After the forest, with its beautiful light and soothing smells and ambience, and after watching the little trickle that was the river Rom, the next thing, we were sitting in a pub called The Deer’s Rest which was in Romford itself. The whole pub was tricked out in Halloween decor. I got us some drinks and downed an ice cold Pepsi. It was absolutely delicious in a way that Cola is not always. My friend told me that I had worked enough so my body was rewarding me for the work with that delicious sensation. He said that he was having it with his drink as well. The pub had this wallpaper of framed butterfly specimens and it was something that I quite wanted for myself as I thought it looked very sophisticated and cool. And much nicer than real specimens of butterflies which I have always found slightly creepy. Because they are dead beauty.

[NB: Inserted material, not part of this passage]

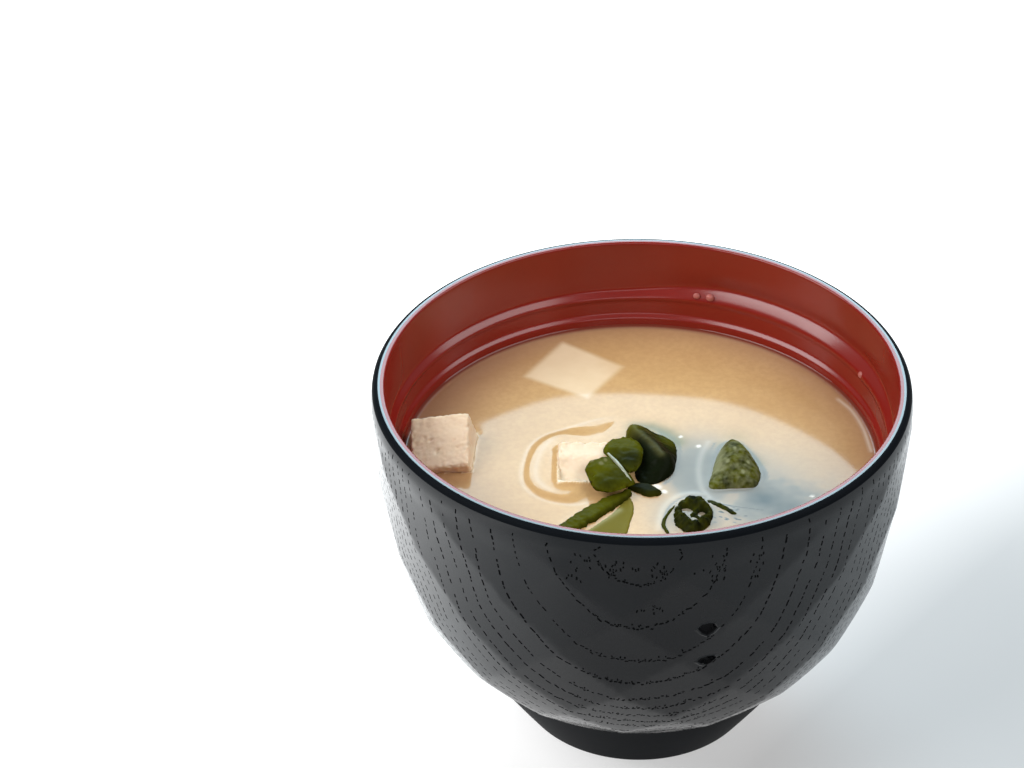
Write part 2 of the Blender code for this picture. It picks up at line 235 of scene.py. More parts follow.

We walked on through the beauties of nature talking about life, the universe and everything. At some point, we found ourselves in a park. I was keen to watch the young people at the skate park but it was disappointing. They were not doing any tricks! The kids were quite young, but then that Olympics gold medallist had been about thirteen. As we progressed through the park, we came across a father at the top of the slope throwing around a brightly yellow coloured glider aeroplane towards his son. The son was babbling away at us as I remarked that the dad had made a good throw. It was a really touching scene of family and its happiness, the joy of children.

The last stretch of the walk took us to Harold Wood. The name Harold Wood refers to an area of land associated with King Harold Godwinson, the last Anglo-Saxon king of England. It was about four o’clock. We had initially decided to do a bit more but decided to pack it up before the light started going and we’d done about thirty thousand steps. It was about eleven miles well spent.